— start of Data segment —

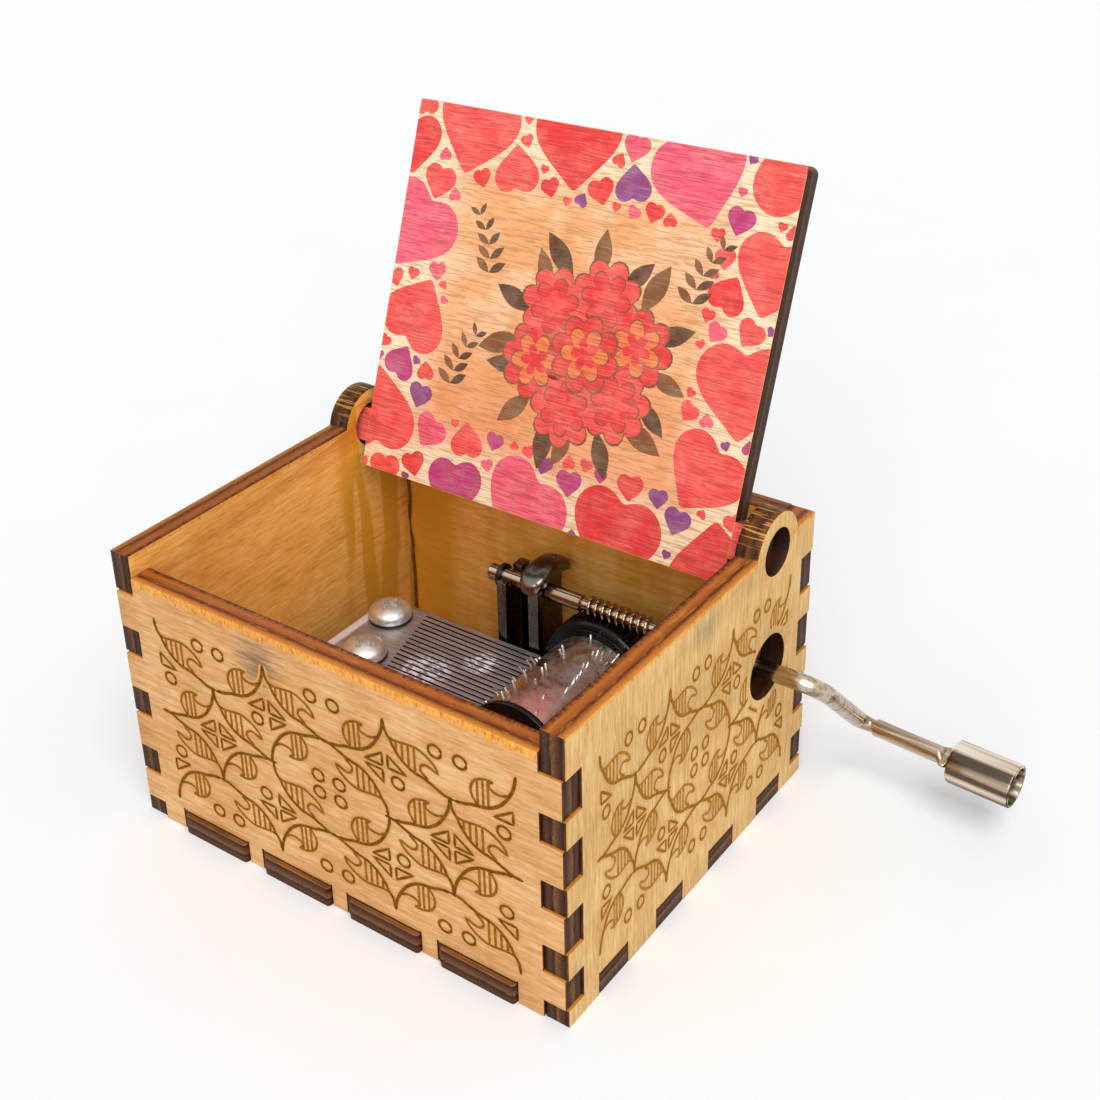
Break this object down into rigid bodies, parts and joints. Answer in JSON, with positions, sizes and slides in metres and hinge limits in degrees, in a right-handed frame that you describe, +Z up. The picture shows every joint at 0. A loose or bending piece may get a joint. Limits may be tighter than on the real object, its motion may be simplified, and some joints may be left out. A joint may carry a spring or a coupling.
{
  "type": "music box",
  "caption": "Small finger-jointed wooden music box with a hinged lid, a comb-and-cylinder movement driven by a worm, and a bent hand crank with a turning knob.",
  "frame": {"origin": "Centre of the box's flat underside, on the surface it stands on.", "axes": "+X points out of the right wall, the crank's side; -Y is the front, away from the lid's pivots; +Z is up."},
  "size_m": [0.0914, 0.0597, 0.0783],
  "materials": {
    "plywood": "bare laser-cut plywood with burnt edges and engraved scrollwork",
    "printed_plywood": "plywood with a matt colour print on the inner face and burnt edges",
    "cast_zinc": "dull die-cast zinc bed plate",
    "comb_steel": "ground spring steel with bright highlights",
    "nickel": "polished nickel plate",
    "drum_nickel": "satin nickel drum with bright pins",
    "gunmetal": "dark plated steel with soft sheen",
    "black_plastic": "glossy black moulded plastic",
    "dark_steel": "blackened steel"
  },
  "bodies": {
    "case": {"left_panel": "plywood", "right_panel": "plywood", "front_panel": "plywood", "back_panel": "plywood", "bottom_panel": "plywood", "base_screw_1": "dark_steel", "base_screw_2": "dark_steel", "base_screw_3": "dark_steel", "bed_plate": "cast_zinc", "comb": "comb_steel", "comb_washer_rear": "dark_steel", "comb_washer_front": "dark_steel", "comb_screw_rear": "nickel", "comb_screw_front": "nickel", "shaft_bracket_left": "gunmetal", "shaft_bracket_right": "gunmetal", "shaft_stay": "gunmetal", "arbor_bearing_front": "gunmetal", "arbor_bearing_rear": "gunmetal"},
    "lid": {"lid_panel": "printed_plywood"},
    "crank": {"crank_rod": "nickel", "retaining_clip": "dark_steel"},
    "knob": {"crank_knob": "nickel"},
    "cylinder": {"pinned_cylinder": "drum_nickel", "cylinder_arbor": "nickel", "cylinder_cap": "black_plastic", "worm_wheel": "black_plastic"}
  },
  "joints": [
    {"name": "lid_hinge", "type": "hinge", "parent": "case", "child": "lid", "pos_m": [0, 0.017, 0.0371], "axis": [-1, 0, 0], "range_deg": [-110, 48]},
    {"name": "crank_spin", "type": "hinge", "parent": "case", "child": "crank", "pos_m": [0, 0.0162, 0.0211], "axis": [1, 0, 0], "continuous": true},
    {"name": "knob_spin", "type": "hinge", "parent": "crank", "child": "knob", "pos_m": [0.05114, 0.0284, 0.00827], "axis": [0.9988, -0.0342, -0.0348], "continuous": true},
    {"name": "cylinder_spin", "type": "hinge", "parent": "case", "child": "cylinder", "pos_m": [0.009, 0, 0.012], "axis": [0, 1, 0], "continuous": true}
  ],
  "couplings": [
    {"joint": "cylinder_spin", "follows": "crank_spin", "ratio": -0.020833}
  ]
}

— end of Data segment —

● **Exercise brief**
Repeat the data precisely, line by line.

● **Result**
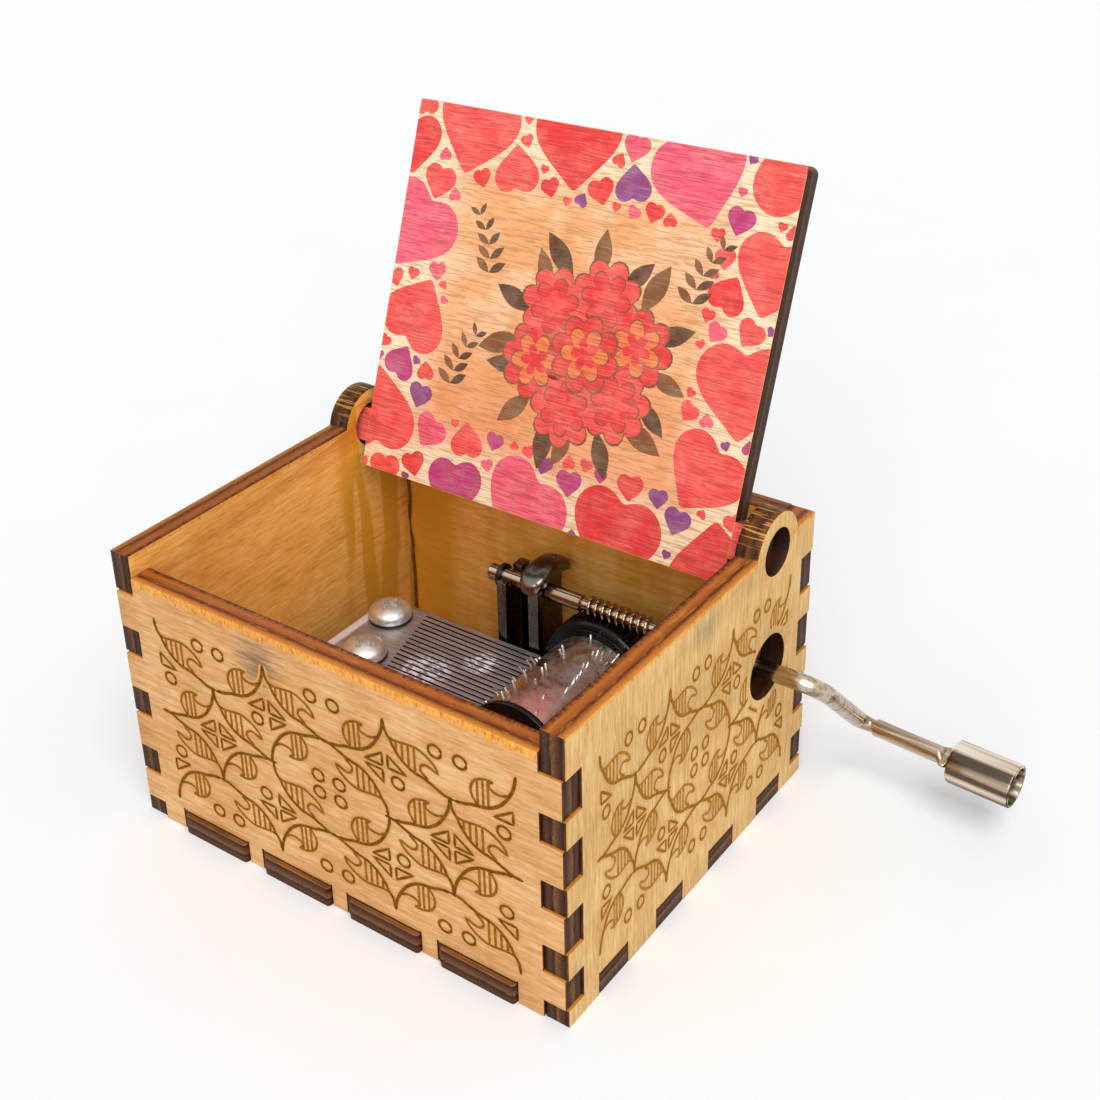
Break this object down into rigid bodies, parts and joints. Answer in JSON, with positions, sizes and slides in metres and hinge limits in degrees, in a right-handed frame that you describe, +Z up. The picture shows every joint at 0. A loose or bending piece may get a joint. Limits may be tighter than on the real object, its motion may be simplified, and some joints may be left out. A joint may carry a spring or a coupling.
{
  "type": "music box",
  "caption": "Small finger-jointed wooden music box with a hinged lid, a comb-and-cylinder movement driven by a worm, and a bent hand crank with a turning knob.",
  "frame": {"origin": "Centre of the box's flat underside, on the surface it stands on.", "axes": "+X points out of the right wall, the crank's side; -Y is the front, away from the lid's pivots; +Z is up."},
  "size_m": [0.0914, 0.0597, 0.0783],
  "materials": {
    "plywood": "bare laser-cut plywood with burnt edges and engraved scrollwork",
    "printed_plywood": "plywood with a matt colour print on the inner face and burnt edges",
    "cast_zinc": "dull die-cast zinc bed plate",
    "comb_steel": "ground spring steel with bright highlights",
    "nickel": "polished nickel plate",
    "drum_nickel": "satin nickel drum with bright pins",
    "gunmetal": "dark plated steel with soft sheen",
    "black_plastic": "glossy black moulded plastic",
    "dark_steel": "blackened steel"
  },
  "bodies": {
    "case": {"left_panel": "plywood", "right_panel": "plywood", "front_panel": "plywood", "back_panel": "plywood", "bottom_panel": "plywood", "base_screw_1": "dark_steel", "base_screw_2": "dark_steel", "base_screw_3": "dark_steel", "bed_plate": "cast_zinc", "comb": "comb_steel", "comb_washer_rear": "dark_steel", "comb_washer_front": "dark_steel", "comb_screw_rear": "nickel", "comb_screw_front": "nickel", "shaft_bracket_left": "gunmetal", "shaft_bracket_right": "gunmetal", "shaft_stay": "gunmetal", "arbor_bearing_front": "gunmetal", "arbor_bearing_rear": "gunmetal"},
    "lid": {"lid_panel": "printed_plywood"},
    "crank": {"crank_rod": "nickel", "retaining_clip": "dark_steel"},
    "knob": {"crank_knob": "nickel"},
    "cylinder": {"pinned_cylinder": "drum_nickel", "cylinder_arbor": "nickel", "cylinder_cap": "black_plastic", "worm_wheel": "black_plastic"}
  },
  "joints": [
    {"name": "lid_hinge", "type": "hinge", "parent": "case", "child": "lid", "pos_m": [0, 0.017, 0.0371], "axis": [-1, 0, 0], "range_deg": [-110, 48]},
    {"name": "crank_spin", "type": "hinge", "parent": "case", "child": "crank", "pos_m": [0, 0.0162, 0.0211], "axis": [1, 0, 0], "continuous": true},
    {"name": "knob_spin", "type": "hinge", "parent": "crank", "child": "knob", "pos_m": [0.05114, 0.0284, 0.00827], "axis": [0.9988, -0.0342, -0.0348], "continuous": true},
    {"name": "cylinder_spin", "type": "hinge", "parent": "case", "child": "cylinder", "pos_m": [0.009, 0, 0.012], "axis": [0, 1, 0], "continuous": true}
  ],
  "couplings": [
    {"joint": "cylinder_spin", "follows": "crank_spin", "ratio": -0.020833}
  ]
}